Introduction
The foreign exchange market weathered the global financial crisis better than many other financial markets, with turnover increasing by 20 per cent between 2007 and 2010 to US$4 trillion per day. However, the significant impact of the crisis on international trade and cross-border investment flows contributed to growth in foreign exchange turnover slowing from the rapid pace seen prior to 2007, particularly in the foreign exchange swap market. An exception is the continued strong growth in spot turnover, which has been driven by growth in relatively new market segments – such as high-frequency trading – associated with the ongoing development of new technologies. Drawing on the 2010 BIS Triennial Survey of Foreign Exchange and Derivatives Markets, this article explores activity in the global foreign exchange markets over the past three years and discusses the impact of the financial crisis. It then describes some of the key structural changes that have been influential over the past few years and some distinctive features of the Australian foreign exchange market.
Global Turnover
Global foreign exchange turnover grew by 20 per cent over the three years to April 2010 to reach almost US$4 trillion per day (Graph 1, Table 1).[1] This rate of growth was slower than the rapid 72 per cent increase observed over the previous three years and was similar across regions, with no change in the ranking of the major foreign exchange markets.
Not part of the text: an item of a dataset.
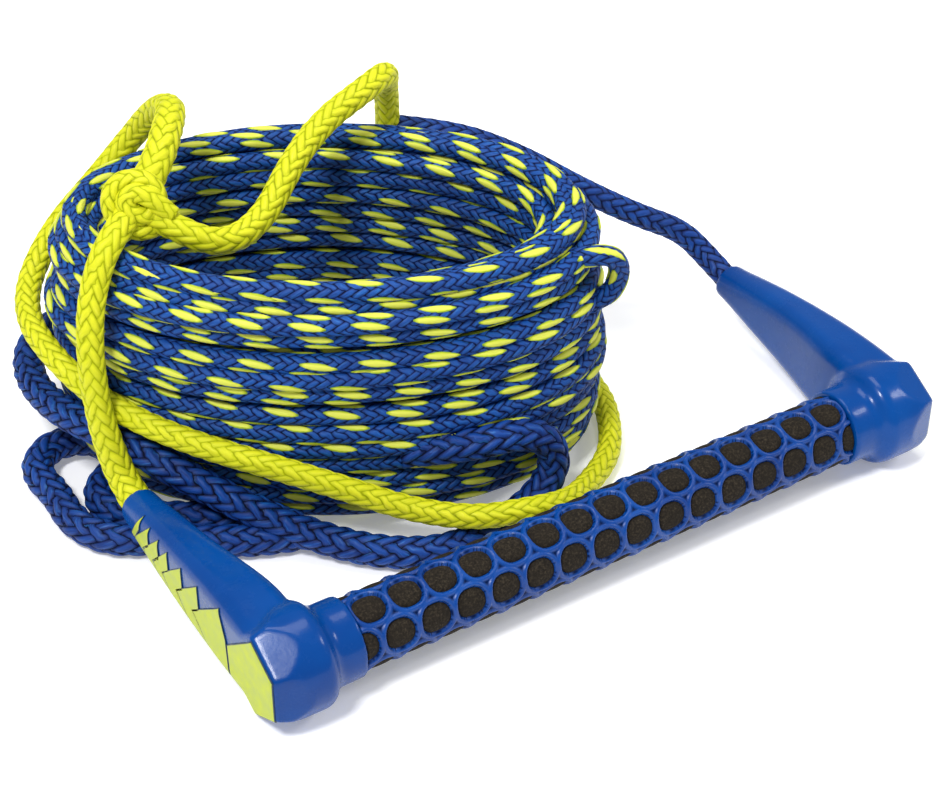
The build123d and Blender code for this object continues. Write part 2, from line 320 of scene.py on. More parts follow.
def rope_mesh(name, line, radius, around, strands, pitch, depth, widths=None):
    """A braided rope as one piece, closed at both ends."""
    points, quads, lay = braided_tube(line, radius, around, strands, pitch, depth, widths)
    first, last = len(points), (len(line) - 1) * around
    tips = [end + (end - before) * TIP_REACH for end, before in ((line[0], line[1]), (line[-1], line[-2]))]
    faces = [tuple(f) for f in quads]
    for j in range(around):
        k = (j + 1) % around
        faces.append((first, k, j))
        faces.append((first + 1, last + j, last + k))
    obj = new_mesh(name, list(points) + tips, faces)
    write_lay(obj.data, lay)
    return obj


# Yellow flecks of the main line: a long lens each, in pairs on the two sides of the line.
# Each row of flecks has its share around the line and its share of a pitch along it.
FLECK_ROWS = [(0.0, 0.0), (0.17, 0.14), (0.5, 0.5), (0.67, 0.36)]
FLECK_PITCH = 0.0225
FLECK_LENGTH = 0.0138
FLECK_HALF_WIDTH = 0.00185
FLECK_STATIONS = 7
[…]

The United Kingdom remains the largest market by location, accounting for over one-third of global turnover in all currencies, followed by the United States and Japan. All three major markets experienced growth of between 20 and 25 per cent over the past three years and their share of global turnover by location increased by 3 percentage points to 61 per cent. Australia remains the seventh largest geographical market, accounting for around 4 per cent of global turnover. The share of cross-border transactions (i.e. where the counterparties are in different jurisdictions) has continued to increase, reaching 65 per cent of global turnover in 2010, up from 62 per cent in 2007.